--- START ---

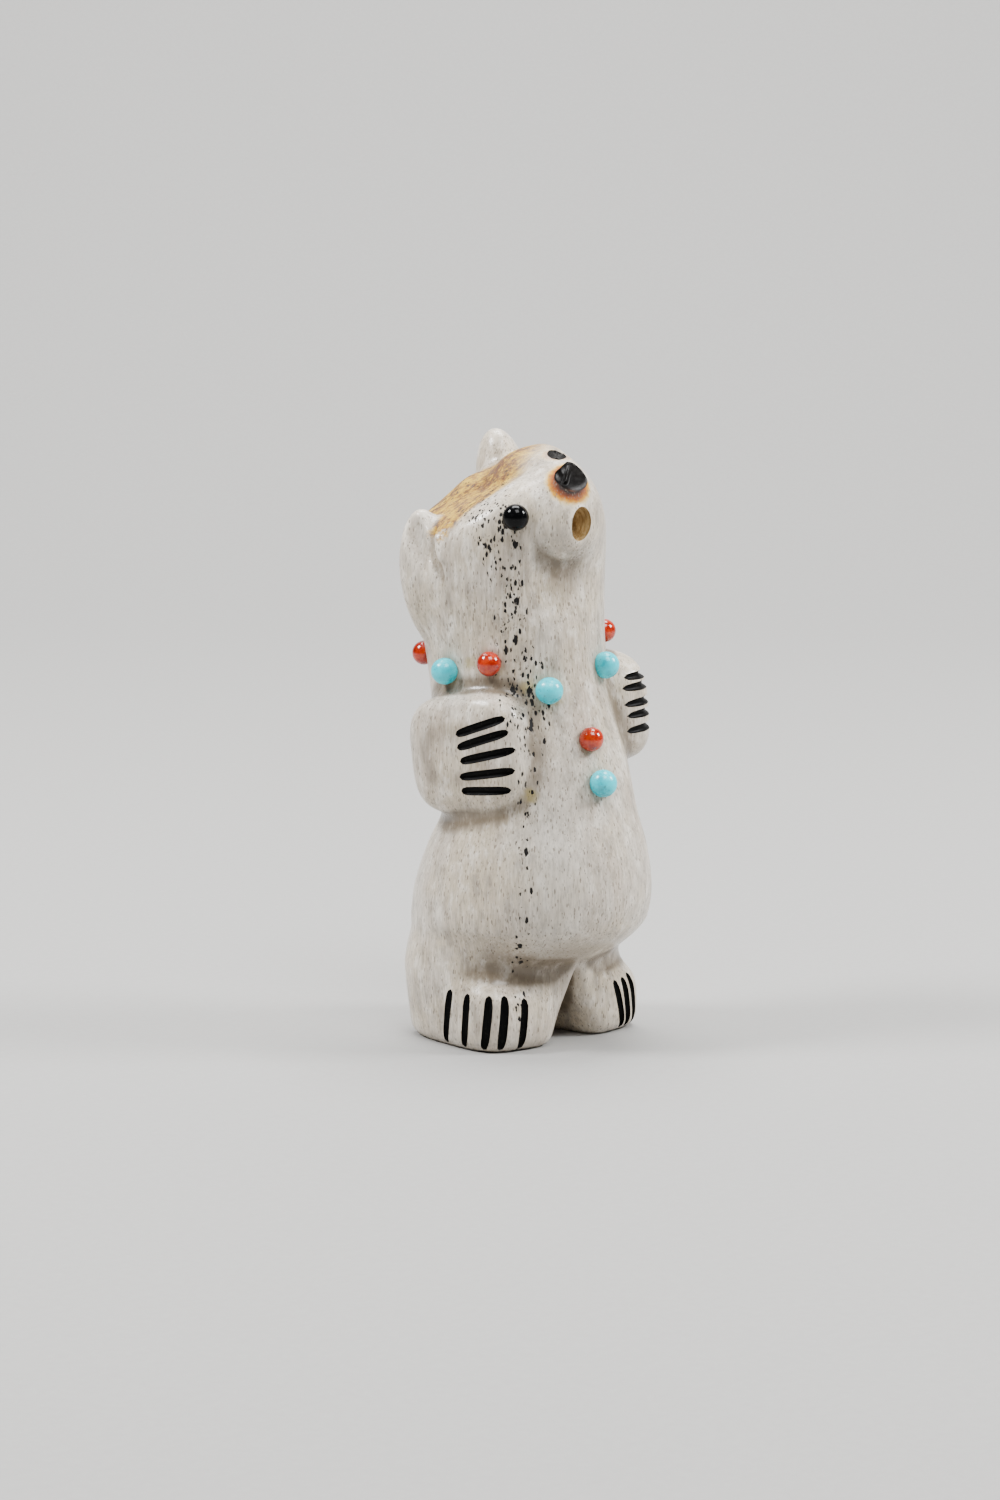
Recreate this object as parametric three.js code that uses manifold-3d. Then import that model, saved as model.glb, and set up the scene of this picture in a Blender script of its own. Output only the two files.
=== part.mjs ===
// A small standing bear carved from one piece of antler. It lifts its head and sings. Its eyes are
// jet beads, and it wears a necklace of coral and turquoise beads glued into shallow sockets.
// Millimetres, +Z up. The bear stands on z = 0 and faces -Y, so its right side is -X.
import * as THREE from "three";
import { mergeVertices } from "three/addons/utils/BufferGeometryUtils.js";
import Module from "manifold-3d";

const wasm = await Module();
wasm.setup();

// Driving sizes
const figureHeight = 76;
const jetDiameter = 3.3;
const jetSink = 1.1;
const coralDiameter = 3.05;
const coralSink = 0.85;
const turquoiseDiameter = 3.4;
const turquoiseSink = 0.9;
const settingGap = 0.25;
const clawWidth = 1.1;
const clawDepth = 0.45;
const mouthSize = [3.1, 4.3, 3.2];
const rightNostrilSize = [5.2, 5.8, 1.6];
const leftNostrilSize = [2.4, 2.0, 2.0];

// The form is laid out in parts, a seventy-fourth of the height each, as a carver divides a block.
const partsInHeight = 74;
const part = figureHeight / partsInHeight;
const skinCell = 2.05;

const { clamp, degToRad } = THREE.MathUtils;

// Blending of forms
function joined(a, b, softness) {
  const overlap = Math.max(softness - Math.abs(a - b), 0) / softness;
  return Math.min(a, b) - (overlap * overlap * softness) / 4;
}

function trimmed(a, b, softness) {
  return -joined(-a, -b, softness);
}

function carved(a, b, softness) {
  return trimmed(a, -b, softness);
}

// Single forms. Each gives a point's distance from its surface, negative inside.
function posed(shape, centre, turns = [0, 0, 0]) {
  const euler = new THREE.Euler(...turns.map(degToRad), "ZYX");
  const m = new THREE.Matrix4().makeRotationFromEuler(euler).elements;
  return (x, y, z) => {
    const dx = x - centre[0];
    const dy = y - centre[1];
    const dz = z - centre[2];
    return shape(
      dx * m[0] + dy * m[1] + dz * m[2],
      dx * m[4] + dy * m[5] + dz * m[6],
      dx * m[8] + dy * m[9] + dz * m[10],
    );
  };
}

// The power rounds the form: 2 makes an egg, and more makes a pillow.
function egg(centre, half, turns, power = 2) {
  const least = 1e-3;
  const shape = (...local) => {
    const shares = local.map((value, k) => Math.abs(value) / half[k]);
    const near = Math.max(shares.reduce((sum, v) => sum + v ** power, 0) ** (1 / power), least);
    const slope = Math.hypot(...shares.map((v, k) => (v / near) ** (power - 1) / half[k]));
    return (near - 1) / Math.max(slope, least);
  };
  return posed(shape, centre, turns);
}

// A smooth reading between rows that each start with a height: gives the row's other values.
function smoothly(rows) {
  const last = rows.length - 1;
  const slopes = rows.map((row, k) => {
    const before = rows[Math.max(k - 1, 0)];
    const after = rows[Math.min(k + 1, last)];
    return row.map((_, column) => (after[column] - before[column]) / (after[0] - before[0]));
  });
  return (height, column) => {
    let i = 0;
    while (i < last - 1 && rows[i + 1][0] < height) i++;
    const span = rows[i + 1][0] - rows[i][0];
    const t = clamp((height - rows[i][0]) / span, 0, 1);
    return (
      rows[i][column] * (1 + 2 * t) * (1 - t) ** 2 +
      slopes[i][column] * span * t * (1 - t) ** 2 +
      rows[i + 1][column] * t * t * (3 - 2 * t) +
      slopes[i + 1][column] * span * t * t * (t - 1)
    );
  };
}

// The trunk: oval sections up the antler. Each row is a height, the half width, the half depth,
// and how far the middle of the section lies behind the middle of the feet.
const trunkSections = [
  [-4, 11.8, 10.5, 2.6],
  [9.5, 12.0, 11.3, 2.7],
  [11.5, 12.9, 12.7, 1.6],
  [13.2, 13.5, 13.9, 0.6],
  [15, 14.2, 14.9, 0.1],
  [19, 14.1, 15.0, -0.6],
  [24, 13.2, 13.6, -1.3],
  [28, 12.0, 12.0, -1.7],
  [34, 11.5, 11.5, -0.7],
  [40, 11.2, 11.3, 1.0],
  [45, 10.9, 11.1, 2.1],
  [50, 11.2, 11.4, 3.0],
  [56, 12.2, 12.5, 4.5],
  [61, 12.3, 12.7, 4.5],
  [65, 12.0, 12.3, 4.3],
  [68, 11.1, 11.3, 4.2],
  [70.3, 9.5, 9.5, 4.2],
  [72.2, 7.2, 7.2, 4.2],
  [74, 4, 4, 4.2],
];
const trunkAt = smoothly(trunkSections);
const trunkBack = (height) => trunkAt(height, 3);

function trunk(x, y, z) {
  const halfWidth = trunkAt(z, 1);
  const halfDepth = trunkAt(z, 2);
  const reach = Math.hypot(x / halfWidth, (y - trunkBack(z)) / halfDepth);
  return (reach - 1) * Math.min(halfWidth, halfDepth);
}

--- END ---

Aim
Repeat the material above in full, quoting it exactly.

Correct output
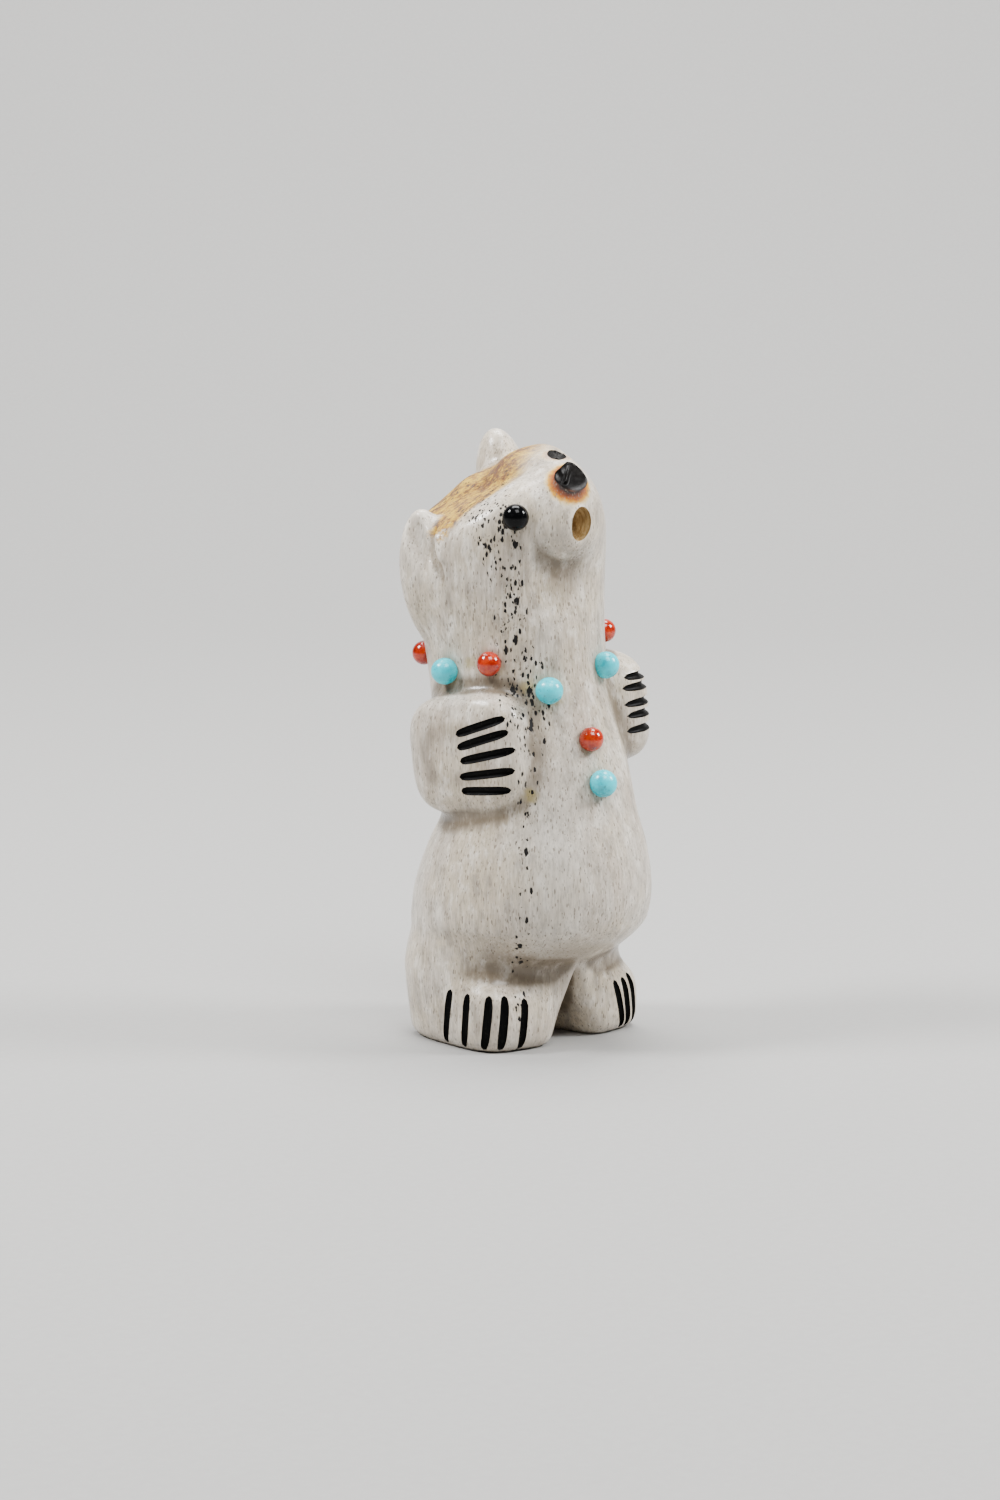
Recreate this object as parametric three.js code that uses manifold-3d. Then import that model, saved as model.glb, and set up the scene of this picture in a Blender script of its own. Output only the two files.
=== part.mjs ===
// A small standing bear carved from one piece of antler. It lifts its head and sings. Its eyes are
// jet beads, and it wears a necklace of coral and turquoise beads glued into shallow sockets.
// Millimetres, +Z up. The bear stands on z = 0 and faces -Y, so its right side is -X.
import * as THREE from "three";
import { mergeVertices } from "three/addons/utils/BufferGeometryUtils.js";
import Module from "manifold-3d";

const wasm = await Module();
wasm.setup();

// Driving sizes
const figureHeight = 76;
const jetDiameter = 3.3;
const jetSink = 1.1;
const coralDiameter = 3.05;
const coralSink = 0.85;
const turquoiseDiameter = 3.4;
const turquoiseSink = 0.9;
const settingGap = 0.25;
const clawWidth = 1.1;
const clawDepth = 0.45;
const mouthSize = [3.1, 4.3, 3.2];
const rightNostrilSize = [5.2, 5.8, 1.6];
const leftNostrilSize = [2.4, 2.0, 2.0];

// The form is laid out in parts, a seventy-fourth of the height each, as a carver divides a block.
const partsInHeight = 74;
const part = figureHeight / partsInHeight;
const skinCell = 2.05;

const { clamp, degToRad } = THREE.MathUtils;

// Blending of forms
function joined(a, b, softness) {
  const overlap = Math.max(softness - Math.abs(a - b), 0) / softness;
  return Math.min(a, b) - (overlap * overlap * softness) / 4;
}

function trimmed(a, b, softness) {
  return -joined(-a, -b, softness);
}

function carved(a, b, softness) {
  return trimmed(a, -b, softness);
}

// Single forms. Each gives a point's distance from its surface, negative inside.
function posed(shape, centre, turns = [0, 0, 0]) {
  const euler = new THREE.Euler(...turns.map(degToRad), "ZYX");
  const m = new THREE.Matrix4().makeRotationFromEuler(euler).elements;
  return (x, y, z) => {
    const dx = x - centre[0];
    const dy = y - centre[1];
    const dz = z - centre[2];
    return shape(
      dx * m[0] + dy * m[1] + dz * m[2],
      dx * m[4] + dy * m[5] + dz * m[6],
      dx * m[8] + dy * m[9] + dz * m[10],
    );
  };
}

// The power rounds the form: 2 makes an egg, and more makes a pillow.
function egg(centre, half, turns, power = 2) {
  const least = 1e-3;
  const shape = (...local) => {
    const shares = local.map((value, k) => Math.abs(value) / half[k]);
    const near = Math.max(shares.reduce((sum, v) => sum + v ** power, 0) ** (1 / power), least);
    const slope = Math.hypot(...shares.map((v, k) => (v / near) ** (power - 1) / half[k]));
    return (near - 1) / Math.max(slope, least);
  };
  return posed(shape, centre, turns);
}

// A smooth reading between rows that each start with a height: gives the row's other values.
function smoothly(rows) {
  const last = rows.length - 1;
  const slopes = rows.map((row, k) => {
    const before = rows[Math.max(k - 1, 0)];
    const after = rows[Math.min(k + 1, last)];
    return row.map((_, column) => (after[column] - before[column]) / (after[0] - before[0]));
  });
  return (height, column) => {
    let i = 0;
    while (i < last - 1 && rows[i + 1][0] < height) i++;
    const span = rows[i + 1][0] - rows[i][0];
    const t = clamp((height - rows[i][0]) / span, 0, 1);
    return (
      rows[i][column] * (1 + 2 * t) * (1 - t) ** 2 +
      slopes[i][column] * span * t * (1 - t) ** 2 +
      rows[i + 1][column] * t * t * (3 - 2 * t) +
      slopes[i + 1][column] * span * t * t * (t - 1)
    );
  };
}

// The trunk: oval sections up the antler. Each row is a height, the half width, the half depth,
// and how far the middle of the section lies behind the middle of the feet.
const trunkSections = [
  [-4, 11.8, 10.5, 2.6],
  [9.5, 12.0, 11.3, 2.7],
  [11.5, 12.9, 12.7, 1.6],
  [13.2, 13.5, 13.9, 0.6],
  [15, 14.2, 14.9, 0.1],
  [19, 14.1, 15.0, -0.6],
  [24, 13.2, 13.6, -1.3],
  [28, 12.0, 12.0, -1.7],
  [34, 11.5, 11.5, -0.7],
  [40, 11.2, 11.3, 1.0],
  [45, 10.9, 11.1, 2.1],
  [50, 11.2, 11.4, 3.0],
  [56, 12.2, 12.5, 4.5],
  [61, 12.3, 12.7, 4.5],
  [65, 12.0, 12.3, 4.3],
  [68, 11.1, 11.3, 4.2],
  [70.3, 9.5, 9.5, 4.2],
  [72.2, 7.2, 7.2, 4.2],
  [74, 4, 4, 4.2],
];
const trunkAt = smoothly(trunkSections);
const trunkBack = (height) => trunkAt(height, 3);

function trunk(x, y, z) {
  const halfWidth = trunkAt(z, 1);
  const halfDepth = trunkAt(z, 2);
  const reach = Math.hypot(x / halfWidth, (y - trunkBack(z)) / halfDepth);
  return (reach - 1) * Math.min(halfWidth, halfDepth);
}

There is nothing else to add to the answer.